Georgetown Village to Launch ‘Conversations’ Program to Honor Bill Plante

The Georgetown Village is holding its annual spring gala on Wednesday June 14 at the stunning multi-terraced Waterfront penthouse of philanthropist Nancy Taylor Bubes. They have a lot to celebrate. There’s the growth of their members and volunteers’ continual service since 2011 when the Georgetown Village was founded as one of the seventeen aging-in-place “village” services in the Washington area.

In addition, they’re celebrating their “game changing” recent move and re-invention as a friendly and accessible, isolation-busting gathering place at their spacious and beautifully decorated new headquarters at the former Filmore School on 35th street. Even more, the Georgetown Village members, volunteers and supporters will celebrate Wednesday the launching of several new and expanded popular programs and services provided by the Village to meet the needs of Georgetowners 55 years and older. “The programs are part of our mission to help you stay in your home for as long as you wish to remain there and to prevent social isolation,” according to Village Director Lynn Golub-Rofrano.

Lynn Golub-Rofrano, founding Executive Director of Georgetown Village. Twitter photo.

“The gala also will feature the launch of a uniquely intimate quarterly interview and conversation program of current events in honor of Georgetown Village founding member, Q St. resident and well-known CBS/NPR political commentator and journalist Bill Plante. Plante died September 28, 2022. “We envision the programs as a series of conversations, depicting Bill’s interview style that often turned his long news interviews into deep conversations revealing what drove the viewpoints and perspectives of his guests,” Emmy Award-winning filmmaker Robin Smith explained to The Georgetowner. Smith is director of Video/Action, a not-for-profit film production enterprise that she founded in 1990 when she left network news. She’ll be hosting the new quarterly series live to be broadcast and archived on YouTube.

Filmmaker Robin Smith. Courtesy Entertainment.DC.Gov.

Smith began her film career when the rights to her first documentary “He’s Only  Missing”  — an account of the impact on her family and others when her father, a Marine Corps fighter pilot was declared missing in action when his plane was shot down over Vietnam in 1969. She produced the documentary as a student at Ohio University (BFA, 1972) and a grad student at Boston University (MS, 1978).  It was bought by CBS and Smith went on to work with Charles Kuralt on his Sunday Morning show from 1978-1985 and with Roger Mudd and Connie Chung at NBC news in Washington, D.C.

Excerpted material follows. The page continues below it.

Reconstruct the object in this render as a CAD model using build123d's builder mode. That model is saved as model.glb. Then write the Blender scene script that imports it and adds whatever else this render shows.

Her documentary was expanded to incorporate the agonies and tragedies of MIAs and their families in conflicts throughout the world. In April 1995, she traveled with Dan Rather, Plante and a crew of TV filmmakers to Vietnam to follow-up on sightings of possible remains of her fathers’ co-pilot. “Our Vietnamese friend and well-known Georgetown restaurateer Germaine accompanied us and she was crucial in engaging an old Vietnamese farmer they met on location who turned out to be the villager who had cut the co-pilot’s body down from a tree where it was lodged. He led the film crew into the jungle to the crash and burial sight that has now been officially identified and excavated. Smith was able to find closure for her and her family there as well as sympathy for the sufferings of the Vietnamese families in the area who suffered terrible personal losses,” Smith told The Georgetowner. It was all revealed in a sensitive composite documentary made by Smith and the TV producers that was shown nationwide. In May, Smith presented it at the Georgetown Village.  It’s on the web site. A box of tissues at the ready is recommended when viewing.

Smith founded Video/Action to create educational films and multi-media programs on issues affecting women and at-risk children. Their first film was “Shooting Back: Photography by Homeless Children” that’s been widely viewed on PBS.  Over 20 documentaries and films have followed including award winners: “Walk In Jy Shoes,” featuring civil rights activist John Lewis; “Women of Substance,” about drug addiction among women narrated by Joanne Woodward; “A Call to Care” about a religious order of Catholic Women who helped establish health care in America; and “One Block at a Time” on community-based efforts to combat substance abuse in Washington, D.C. “Since its founding in 1990, Video/Action has completed more than 230 productions, according to Smith.